What Would It Take to Build Cooper Station from Interstellar?
When Interstellar first hit theaters, audiences were blown away by the black holes, wormholes, and time-bending physics. But there was another breathtaking vision tucked into the finale.
Cooper Station, a massive, Earth-like habitat spinning in the void of space. Imagine entire neighborhoods, fields of crops, and blue skies— all inside a giant rotating cylinder.
Sounds like pure science fiction, right? Actually, Cooper Station is based on a real design dreamed up in the 1970s by physicist Gerard K. O’Neill. Known as an O’Neill Cylinder, it’s one of the most realistic visions we have for building a new home among the stars. But what would it actually take to build something like this? Let’s break it down.
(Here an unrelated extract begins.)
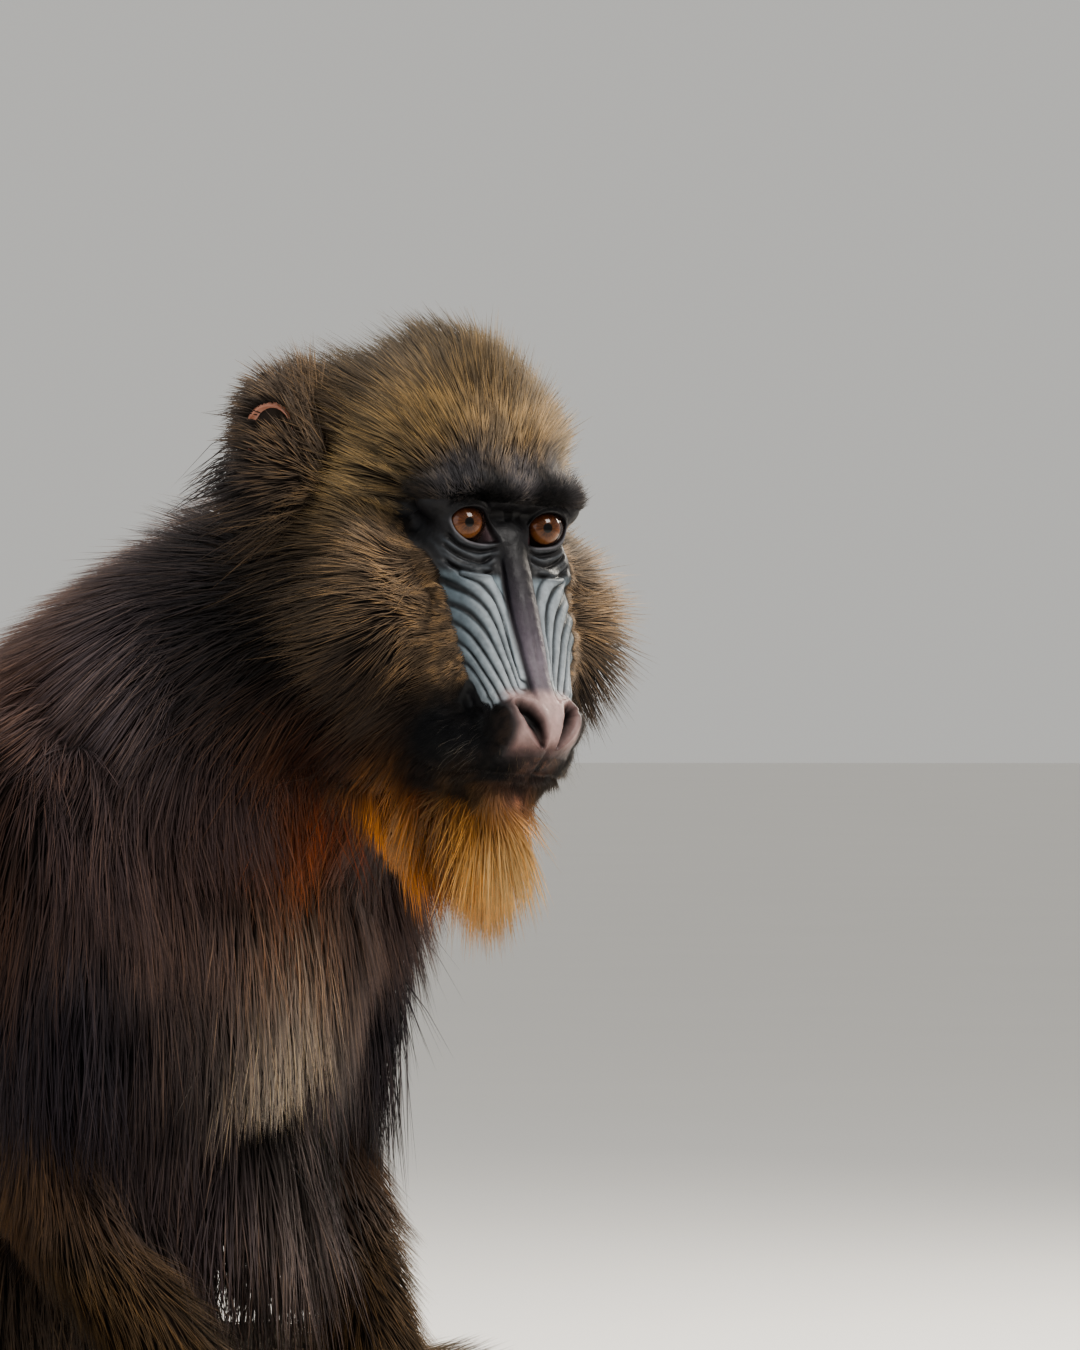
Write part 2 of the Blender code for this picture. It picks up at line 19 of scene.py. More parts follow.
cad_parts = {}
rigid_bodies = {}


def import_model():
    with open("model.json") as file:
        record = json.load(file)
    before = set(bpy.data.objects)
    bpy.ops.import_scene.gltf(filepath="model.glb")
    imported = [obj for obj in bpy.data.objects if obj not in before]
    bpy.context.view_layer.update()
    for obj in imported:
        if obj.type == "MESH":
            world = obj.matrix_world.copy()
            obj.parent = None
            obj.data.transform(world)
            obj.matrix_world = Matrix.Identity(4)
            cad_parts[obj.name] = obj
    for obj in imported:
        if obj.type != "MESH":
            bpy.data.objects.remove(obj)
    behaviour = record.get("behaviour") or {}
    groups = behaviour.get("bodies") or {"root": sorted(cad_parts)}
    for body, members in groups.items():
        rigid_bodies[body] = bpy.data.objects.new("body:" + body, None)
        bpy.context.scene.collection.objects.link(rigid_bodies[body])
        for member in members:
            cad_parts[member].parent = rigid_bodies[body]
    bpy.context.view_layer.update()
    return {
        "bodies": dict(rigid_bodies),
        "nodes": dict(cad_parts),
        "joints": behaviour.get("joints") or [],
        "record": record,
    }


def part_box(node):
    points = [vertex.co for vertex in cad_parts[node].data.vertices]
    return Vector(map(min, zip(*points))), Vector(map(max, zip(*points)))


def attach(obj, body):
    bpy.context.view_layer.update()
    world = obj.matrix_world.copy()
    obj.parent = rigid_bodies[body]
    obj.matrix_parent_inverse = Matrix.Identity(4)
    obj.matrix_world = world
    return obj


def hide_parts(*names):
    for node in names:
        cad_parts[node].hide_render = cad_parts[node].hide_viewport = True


LOG = logging.getLogger("mandrill")
Array = np.ndarray
MM = 0.001
ROOT_BODY = "root"
BAKE_MAP = "OFBake"
HEAD_LEVEL = 0.31
UP = Vector((0.0, 0.0, 1.0))
NOISE_PRIMES = np.array([374761393, 668265263, 1442695041])
NOISE_SEED_STEP = 97531
NOISE_SCRAMBLE = 1274126177
LOW_WORD = 0xFFFFFFFF
NOSTRIL_STEPS = (0.0, 0.15, 0.5, 0.8, 1.0)
NOSTRIL_WIDTHS = (2.0, 3.3, 3.3, 1.9, 0.9)


class Side(Enum):
    """The animal's two sides, with the sign of the across axis."""

    LEFT = 1
    RIGHT = -1

    def label(self) -> str:
        """The side's name in lower case."""
        return self.name.lower()


class Stretch(IntEnum):
    """The stretches of the coat, in the order of its pieces."""

    CHEEK_RIGHT = 0
    CHEEK_LEFT = 1
    CROWN = 2
    OCCIPUT = 3
    BEARD = 4
    NECK = 5
    SHOULDER_LEFT = 6
    SHOULDER_RIGHT = 7
    BACK = 8
    HIPS = 9
    CHEST = 10
    LEGS = 11
    FOREARMS = 12


class TuftKind(Enum):
    """How many rings of three points a tuft has below its tip."""

    SHORT = 1
    BENT = 2
    LOCK = 3

    def triangles(self) -> int:
        """Triangles that one tuft of the kind holds."""
        return 6 * (self.value - 1) + 4


def colour(code: str) -> Array:
    """A display colour as linear light.

    Args:
        code: Six hexadecimal digits.

    Returns:
        Red, green and blue from 0 to 1.
    """
    parts = np.array([int(code[i : i + 2], 16) for i in (0, 2, 4)]) / 255.0
    return np.where(parts <= 0.04045, parts / 12.92, ((parts + 0.055) / 1.055) ** 2.4)


def smooth(values: Array, low: float, high: float) -> Array:
    """A soft ramp.

    Args:
        values: Any numbers.
        low: Where the ramp is 0.
        high: Where the ramp is 1, which may lie below low.

    Returns:
        Numbers from 0 to 1.
    """
    part = np.clip((values - low) / (high - low), 0.0, 1.0)
    return part * part * (3.0 - 2.0 * part)


def unit(vectors: Array) -> Array:
    """Rows scaled to length 1."""
    return vectors / np.maximum(np.linalg.norm(vectors, axis=-1, keepdims=True), 1e-9)


def mix(first: Array, second: Array, share: Array) -> Array:
    """Rows of first moved towards second by a share for each row."""
    return first + (second - first) * np.asarray(share)[..., None]


def lattice_noise(points: Array, scale: float, seed: int) -> Array:
    """Smooth value noise.

    Args:
        points: Rows of places in metres.
        scale: Distance between lattice points in metres.
        seed: Picks the pattern.

    Returns:
        One number from 0 to 1 for each row.
    """
    cell = np.floor(points / scale)
    part = points / scale - cell
    part = part * part * (3.0 - 2.0 * part)
    cell = cell.astype(np.int64)
    total = np.zeros(len(points))
    for corner in range(8):
        step = np.array([corner & 1, corner >> 1 & 1, corner >> 2 & 1])
        code = ((cell + step) @ NOISE_PRIMES + seed * NOISE_SEED_STEP) & LOW_WORD
        code = ((code ^ (code >> 13)) * NOISE_SCRAMBLE) & LOW_WORD
        weight = np.where(step, part, 1.0 - part).prod(axis=1)
        total += weight * ((code ^ (code >> 16)) & 0xFFFF) / 65535.0
    return total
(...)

Spinning to Create Gravity
Life on Earth is possible because of gravity. Without it, our muscles waste away and our bones weaken—something astronauts on the ISS already struggle with after just a few months. Cooper Station solves this problem by spinning. The rotation pushes everything inside outward, simulating gravity with centrifugal force.
But here’s the catch: to make it feel natural, the station has to be huge. If it’s too small, the rotation makes people dizzy and disoriented. That’s why O’Neill’s original concept called for cylinders kilometers in diameter and length—literally cities in space.
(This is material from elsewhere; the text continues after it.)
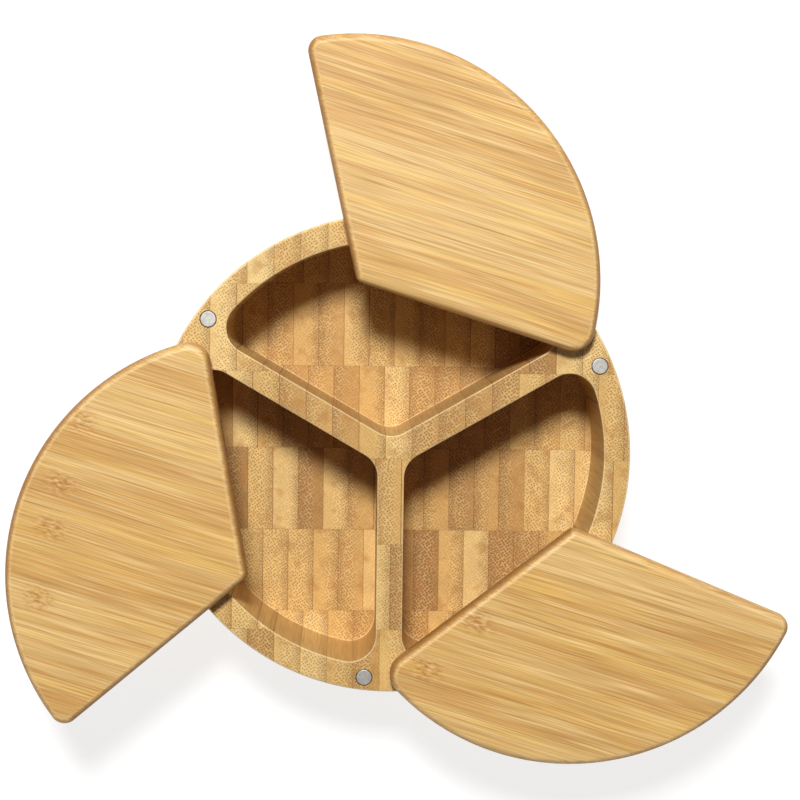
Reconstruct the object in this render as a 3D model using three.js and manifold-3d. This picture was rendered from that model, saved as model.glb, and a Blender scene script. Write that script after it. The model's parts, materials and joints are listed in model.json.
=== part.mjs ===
// A round bamboo server with three wells. Each well has its own sector-shaped lid. The lid swivels on a
// steel pin near one of its outer corners, and a pair of disc magnets at the other corner holds it shut.
//
// Millimetres, +Z up. The origin is the centre of the underside. The three sectors are named rear, left
// and right, and the lids stand part open, as they do when the server is laid out for use.

import * as THREE from 'three';
import { mergeVertices } from 'three/addons/utils/BufferGeometryUtils.js';
import Module from 'manifold-3d';

// Driving dimensions.
const serverRadius = 76;
const bodyHeight = 42;
const floorThickness = 10;
const wallThickness = 8.4;
const wellCornerRadius = 8.4;
const wellMouthChamfer = 0.5;
const rimEase = 0.8;
const baseEase = 1.6;

const lidRadius = 76.4;
const lidThickness = 7;
const lidRoundover = 2.7;
const lidLift = 0.4;
const lidHalfGap = 0.3;
const lidPivotCornerRadius = 6.8;
const lidFreeCornerRadius = 4.6;
const lidApexRadius = 2.9;

const pinRadius = 2;
const pinLength = 17.5;
const pinDepthInBody = 13.5;
const pinChamfer = 0.4;

const magnetRadius = 2.5;
const magnetThickness = 3;
const magnetEase = 0.2;
const magnetCentreRadius = 71.8;
const magnetAngleFromDivider = 6.2;

const fitClearance = 0.3;
const cutterOverrun = 2;

const roundSegments = 96;
const holeSegments = 24;
const arcDivisions = 10;
const roundoverSegments = 4;
const bodyEaseSegments = 3;
const magnetEaseSegments = 1;

// Each sector runs anticlockwise from its pivot end to its free end.
// Its lid has turned clockwise by openAngle.
const sectors = [
  { name: 'rear', startAngle: 30, openAngle: 47.4 },
  { name: 'left', startAngle: 150, openAngle: 49.8 },
  { name: 'right', startAngle: 270, openAngle: 52.3 },
];
const sectorSweep = 360 / sectors.length;

const radians = THREE.MathUtils.degToRad;

const wasm = await Module();
wasm.setup();

const bodyMaterial = new THREE.MeshStandardMaterial({ color: 0xc99c64, roughness: 0.6, metalness: 0 });
const lidMaterial = new THREE.MeshStandardMaterial({ color: 0xdfb471, roughness: 0.5, metalness: 0 });
const pinMaterial = new THREE.MeshStandardMaterial({ color: 0x9a9c9e, roughness: 0.35, metalness: 1 });
const magnetMaterial = new THREE.MeshStandardMaterial({ color: 0xc9cacb, roughness: 0.25, metalness: 1 });

// Solids: a closed three.js geometry becomes a manifold to be cut, and comes back as a geometry.
function toSolid(geometry) {
  const positionOnly = new THREE.BufferGeometry();
  positionOnly.setAttribute('position', geometry.getAttribute('position'));
  positionOnly.setIndex(geometry.getIndex());
  const merged = mergeVertices(positionOnly, 1e-4);
  return new wasm.Manifold(new wasm.Mesh({
    numProp: 3,
    vertProperties: new Float32Array(merged.getAttribute('position').array),
    triVerts: new Uint32Array(merged.getIndex().array),
  }));
}

function toGeometry(solid) {
  const mesh = solid.getMesh();
  const geometry = new THREE.BufferGeometry();
  geometry.setAttribute('position', new THREE.BufferAttribute(mesh.vertProperties, 3));
  geometry.setIndex(new THREE.BufferAttribute(mesh.triVerts, 1));
  geometry.computeVertexNormals();
  return geometry;
}

function cutAll(geometry, cutters) {
  let solid = toSolid(geometry);
  for (const cutter of cutters) {
    solid = solid.subtract(toSolid(cutter));
  }
  return toGeometry(solid);
}

function polar(radius, angle) {
  return new THREE.Vector2(radius * Math.cos(radians(angle)), radius * Math.sin(radians(angle)));
}

// A turned solid about Z, from the outline of its half section given as [radius, height] points.
function turned(points, segments) {
  const profile = points.map(([radius, height]) => new THREE.Vector2(radius, height));
  return new THREE.LatheGeometry(profile, segments).rotateX(Math.PI / 2);
}

// The points of a quarter-round edge, from one end of it to the other.
function easedEdge(centreRadius, centreHeight, edgeRadius, fromAngle, steps) {
  return Array.from({ length: steps + 1 }, (unused, step) => {
    const angle = radians(fromAngle + (90 * step) / steps);
    return [centreRadius + edgeRadius * Math.cos(angle), centreHeight + edgeRadius * Math.sin(angle)];
  });
}

function hole(centre, radius, bottom, depth) {
  return new THREE.CylinderGeometry(radius, radius, depth, holeSegments)
    .rotateX(Math.PI / 2)
    .translate(centre.x, centre.y, bottom + depth / 2);
}

// How far a corner's centre lies round from the side of its sector, when the corner touches side and rim.
function cornerInset(halfGap, cornerRadius, outerRadius) {
  return THREE.MathUtils.radToDeg(Math.asin((halfGap + cornerRadius) / (outerRadius - cornerRadius)));
}

// A sector with straight sides set back by halfGap from its two radii, and all three corners rounded.
function sectorOutline({ startAngle, outerRadius, halfGap, startCorner, endCorner, apexCorner }) {
  const endAngle = startAngle + sectorSweep;
  const startCentreAngle = startAngle + cornerInset(halfGap, startCorner, outerRadius);
  const endCentreAngle = endAngle - cornerInset(halfGap, endCorner, outerRadius);
  const startCentre = polar(outerRadius - startCorner, startCentreAngle);
  const endCentre = polar(outerRadius - endCorner, endCentreAngle);
  const apexDistance = (halfGap + apexCorner) / Math.sin(radians(sectorSweep / 2));
  const apexCentre = polar(apexDistance, startAngle + sectorSweep / 2);

  const corner = (shape, centre, radius, from, to) =>
    shape.absarc(centre.x, centre.y, radius, radians(from), radians(to), false);
  const outline = new THREE.Shape();
  corner(outline, startCentre, startCorner, startAngle - 90, startCentreAngle);
  corner(outline, { x: 0, y: 0 }, outerRadius, startCentreAngle, endCentreAngle);
  corner(outline, endCentre, endCorner, endCentreAngle, endAngle + 90);
  corner(outline, apexCentre, apexCorner, endAngle + 90, startAngle + 270);
  return outline;
}

// The pivot is the centre of the lid's rounded corner, so the corner turns within its own outline.
function pivotPoint(startAngle) {
  const inset = cornerInset(lidHalfGap, lidPivotCornerRadius, lidRadius);
  return polar(lidRadius - lidPivotCornerRadius, startAngle + inset);
}

function magnetPoint(startAngle) {
  return polar(magnetCentreRadius, startAngle + sectorSweep - magnetAngleFromDivider);
}

function wellCutters(startAngle) {
  const outline = sectorOutline({
    startAngle,
    outerRadius: serverRadius - wallThickness,
    halfGap: wallThickness / 2,
    startCorner: wellCornerRadius,
    endCorner: wellCornerRadius,
    apexCorner: wellCornerRadius,
  });
  const wellDepth = bodyHeight - floorThickness;
  const well = new THREE.ExtrudeGeometry(outline, {
    depth: wellDepth + cutterOverrun,
    curveSegments: arcDivisions,
    bevelEnabled: false,
  }).translate(0, 0, floorThickness);
  const mouth = new THREE.ExtrudeGeometry(outline, {
    depth: cutterOverrun,
    curveSegments: arcDivisions,
    bevelThickness: wellMouthChamfer,
    bevelSize: wellMouthChamfer,
    bevelSegments: 1,
  }).translate(0, 0, bodyHeight);
  return [well, mouth];
}

function makeBody() {
  const block = turned([
    [0, 0],
    ...easedEdge(serverRadius - baseEase, baseEase, baseEase, -90, bodyEaseSegments),
    ...easedEdge(serverRadius - rimEase, bodyHeight - rimEase, rimEase, 0, bodyEaseSegments),
    [0, bodyHeight],
  ], roundSegments);
  const pocketDepth = magnetThickness + fitClearance;
  const pinHoleDepth = pinDepthInBody + fitClearance;
  const cutters = sectors.flatMap(({ startAngle }) => [
    ...wellCutters(startAngle),
    hole(pivotPoint(startAngle), pinRadius + fitClearance,
      bodyHeight - pinHoleDepth, pinHoleDepth + cutterOverrun),
    hole(magnetPoint(startAngle), magnetRadius + fitClearance,
      bodyHeight - pocketDepth, pocketDepth + cutterOverrun),
  ]);
  return cutAll(block, cutters);
}

// A lid lies with its underside at height 0, where it would be if it were shut.
function makeLid(startAngle) {
  const outline = sectorOutline({
    startAngle,
    outerRadius: lidRadius - lidRoundover,
    halfGap: lidHalfGap + lidRoundover,
    startCorner: lidPivotCornerRadius - lidRoundover,
    endCorner: lidFreeCornerRadius - lidRoundover,
    apexCorner: lidApexRadius - lidRoundover,
  });
  const slab = new THREE.ExtrudeGeometry(outline, {
    depth: lidThickness - 2 * lidRoundover,
    curveSegments: arcDivisions,
    bevelThickness: lidRoundover,
    bevelSize: lidRoundover,
    bevelSegments: roundoverSegments,
  }).translate(0, 0, lidRoundover);
  const pinHoleDepth = pinLength - pinDepthInBody - lidLift + fitClearance;
  const pocketDepth = magnetThickness + 2 * fitClearance;
  return cutAll(slab, [
    hole(pivotPoint(startAngle), pinRadius + fitClearance, -cutterOverrun, pinHoleDepth + cutterOverrun),
    hole(magnetPoint(startAngle), magnetRadius + fitClearance, -cutterOverrun, pocketDepth + cutterOverrun),
  ]);
}

function makePin() {
  return turned([
    [0, 0],
    [pinRadius - pinChamfer, 0],
    [pinRadius, pinChamfer],
    [pinRadius, pinLength - pinChamfer],
    [pinRadius - pinChamfer, pinLength],
    [0, pinLength],
  ], holeSegments);
}

function makeMagnet() {
  return turned([
    [0, 0],
    ...easedEdge(magnetRadius - magnetEase, magnetEase, magnetEase, -90, magnetEaseSegments),
    ...easedEdge(magnetRadius - magnetEase, magnetThickness - magnetEase, magnetEase, 0, magnetEaseSegments),
    [0, magnetThickness],
  ], holeSegments);
}

function named(name, geometry, material) {
  const mesh = new THREE.Mesh(geometry, material.clone());
  mesh.name = name;
  return mesh;
}

// The parts of one sector that stay with the body: its pivot pin and the magnet in the rim.
function addFixedParts(parent, { name, startAngle }) {
  const pivot = pivotPoint(startAngle);
  const pin = named(`pivot_pin_${name}`, makePin(), pinMaterial);
  pin.position.set(pivot.x, pivot.y, bodyHeight - pinDepthInBody);
  const place = magnetPoint(startAngle);
  const magnet = named(`rim_magnet_${name}`, makeMagnet(), magnetMaterial);
  magnet.position.set(place.x, place.y, bodyHeight - magnetThickness);
  parent.add(pin, magnet);
}

// The lid and its magnet hang in a group at the pivot, and the group's turn opens them.
function addLid(parent, { name, startAngle, openAngle }) {
  const pivot = pivotPoint(startAngle);
  const swivel = new THREE.Group();
  swivel.position.set(pivot.x, pivot.y, bodyHeight + lidLift);
  swivel.rotation.z = -radians(openAngle);
  const lid = named(`lid_${name}`, makeLid(startAngle), lidMaterial);
  lid.position.set(-pivot.x, -pivot.y, 0);
  const place = magnetPoint(startAngle);
  const magnet = named(`lid_magnet_${name}`, makeMagnet(), magnetMaterial);
  magnet.position.set(place.x - pivot.x, place.y - pivot.y, fitClearance / 2);
  swivel.add(lid, magnet);
  parent.add(swivel);
}

const server = new THREE.Group();
server.add(named('server_body', makeBody(), bodyMaterial));
for (const sector of sectors) {
  addFixedParts(server, sector);
  addLid(server, sector);
}

export default server;
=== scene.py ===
"""Looks for a round bamboo server with three wells and three swivel lids.

The body is one block of end-grain bamboo, the lids are long-grain bamboo boards, the magnets are nickel
plated and the pivot pins are steel. Everything is in metres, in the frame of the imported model.
"""

import json
import math
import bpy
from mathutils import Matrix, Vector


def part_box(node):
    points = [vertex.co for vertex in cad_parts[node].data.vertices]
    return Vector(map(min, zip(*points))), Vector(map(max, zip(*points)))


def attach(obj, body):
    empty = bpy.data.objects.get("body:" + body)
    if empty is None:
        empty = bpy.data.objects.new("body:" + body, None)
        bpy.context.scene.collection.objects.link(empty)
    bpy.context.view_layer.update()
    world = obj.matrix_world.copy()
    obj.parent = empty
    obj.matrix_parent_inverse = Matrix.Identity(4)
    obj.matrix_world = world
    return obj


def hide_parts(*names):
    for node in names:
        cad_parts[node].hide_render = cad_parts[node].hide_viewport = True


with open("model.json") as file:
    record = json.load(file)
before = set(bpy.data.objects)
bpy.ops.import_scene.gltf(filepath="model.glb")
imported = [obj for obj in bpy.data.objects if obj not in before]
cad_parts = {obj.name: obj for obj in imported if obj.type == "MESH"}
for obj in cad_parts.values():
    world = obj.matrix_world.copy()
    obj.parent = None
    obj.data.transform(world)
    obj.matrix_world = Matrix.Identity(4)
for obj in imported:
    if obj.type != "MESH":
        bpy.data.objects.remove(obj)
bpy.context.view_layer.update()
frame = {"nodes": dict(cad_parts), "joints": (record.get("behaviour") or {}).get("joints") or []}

from types import SimpleNamespace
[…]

What Do You Build It Out Of?

A habitat that size isn’t just a big hunk of metal. It would need to withstand enormous forces from rotation, impacts from micrometeorites, and constant radiation. Steel wouldn’t cut it. We’d likely need ultra-strong materials like carbon nanotubes, graphene, or advanced composites—stuff we’re only beginning to experiment with today.
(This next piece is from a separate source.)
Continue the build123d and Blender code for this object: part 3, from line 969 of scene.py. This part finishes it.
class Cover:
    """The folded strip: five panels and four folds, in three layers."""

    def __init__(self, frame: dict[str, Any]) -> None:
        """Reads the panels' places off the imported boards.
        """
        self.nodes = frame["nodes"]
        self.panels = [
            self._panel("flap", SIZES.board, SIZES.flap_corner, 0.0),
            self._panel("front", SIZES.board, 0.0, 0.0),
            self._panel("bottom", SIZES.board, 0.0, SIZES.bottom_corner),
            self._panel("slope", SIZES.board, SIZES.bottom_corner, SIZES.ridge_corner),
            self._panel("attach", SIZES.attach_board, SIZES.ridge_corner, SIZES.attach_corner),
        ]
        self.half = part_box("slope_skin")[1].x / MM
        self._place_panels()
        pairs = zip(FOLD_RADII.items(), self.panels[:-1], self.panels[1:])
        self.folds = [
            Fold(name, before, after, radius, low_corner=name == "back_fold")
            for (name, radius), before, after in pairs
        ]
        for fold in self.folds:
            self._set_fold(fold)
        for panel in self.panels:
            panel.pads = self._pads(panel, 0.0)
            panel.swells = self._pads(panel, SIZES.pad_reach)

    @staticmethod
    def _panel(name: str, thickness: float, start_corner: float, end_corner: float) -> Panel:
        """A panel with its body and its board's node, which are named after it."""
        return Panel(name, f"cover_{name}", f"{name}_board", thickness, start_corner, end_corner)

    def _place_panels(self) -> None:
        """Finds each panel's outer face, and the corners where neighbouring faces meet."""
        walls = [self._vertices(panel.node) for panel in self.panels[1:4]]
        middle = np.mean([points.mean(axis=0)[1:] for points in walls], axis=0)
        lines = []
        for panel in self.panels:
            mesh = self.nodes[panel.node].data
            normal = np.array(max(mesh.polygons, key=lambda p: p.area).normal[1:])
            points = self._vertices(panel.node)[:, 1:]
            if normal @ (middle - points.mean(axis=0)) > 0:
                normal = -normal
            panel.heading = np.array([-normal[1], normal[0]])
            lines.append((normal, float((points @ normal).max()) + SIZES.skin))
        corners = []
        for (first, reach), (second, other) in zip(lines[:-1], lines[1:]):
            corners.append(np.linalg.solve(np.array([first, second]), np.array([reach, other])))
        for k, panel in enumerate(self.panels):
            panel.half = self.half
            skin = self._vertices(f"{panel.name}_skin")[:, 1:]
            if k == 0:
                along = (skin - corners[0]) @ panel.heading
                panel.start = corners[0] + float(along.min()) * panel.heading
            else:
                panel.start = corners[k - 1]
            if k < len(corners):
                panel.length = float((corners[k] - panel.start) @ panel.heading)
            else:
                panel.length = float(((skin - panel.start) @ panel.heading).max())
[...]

And where would we get all those raw materials? Launching them from Earth would be impossibly expensive. Instead, future space colonists might mine the Moon or asteroids, using in-space manufacturing to build the habitat piece by piece.
Keeping Everyone Alive
A giant shell is useless unless it can support life. Cooper Station has farms, forests, and breathable air—but how?
Air & Water: Everything would need to be recycled. The ISS already turns astronaut sweat, breath, and even urine back into clean water. A full-scale habitat would take this to the next level, creating a closed-loop system where nothing goes to waste.
Food: Traditional farming won’t work, so hydroponics and aeroponics—growing plants without soil—would be the go-to methods. Imagine entire rotating fields of wheat or vertical gardens lining the inner walls of the station.
Sunlight: O’Neill’s design used giant mirrors to reflect sunlight into the habitat, creating a 24/7 “daylight” cycle inside. In Cooper Station’s case, it looks like they’ve perfected the system.
Shielding Against Space
One of the biggest threats to life in space isn’t the vacuum—it’s radiation. Outside Earth’s protective magnetic field, cosmic rays and solar storms are constant hazards. Cooper Station would need serious shielding, likely a combination of thick layers of regolith (dirt from asteroids or the Moon), water tanks, and maybe even artificial magnetic fields. Without it, life on board wouldn’t last long.
The Human Factor
Even if we solved all the technical hurdles, there’s one more challenge: people. Living inside a sealed habitat, far from Earth, could be psychologically tough. Communities would need green spaces, recreation, education, and culture to stay happy and healthy. In a way, Cooper Station isn’t just an engineering project—it’s a social experiment on the grandest scale.
So… Could We Build It?
Right now, Cooper Station is still science fiction. We don’t yet have the materials, the infrastructure, or the experience to pull it off. But we’re inching closer. The ISS is already teaching us how to recycle water, grow food, and survive long-term in space. Companies are experimenting with asteroid mining and space-based construction. Fusion energy, if cracked, could one day power entire habitats.
Building a Cooper Station would take international cooperation, vast resources, and probably centuries of steady progress. But the fact that we can imagine it—and map out the physics—means it’s not impossible.
And maybe, one day, humanity’s future will really spin among the stars.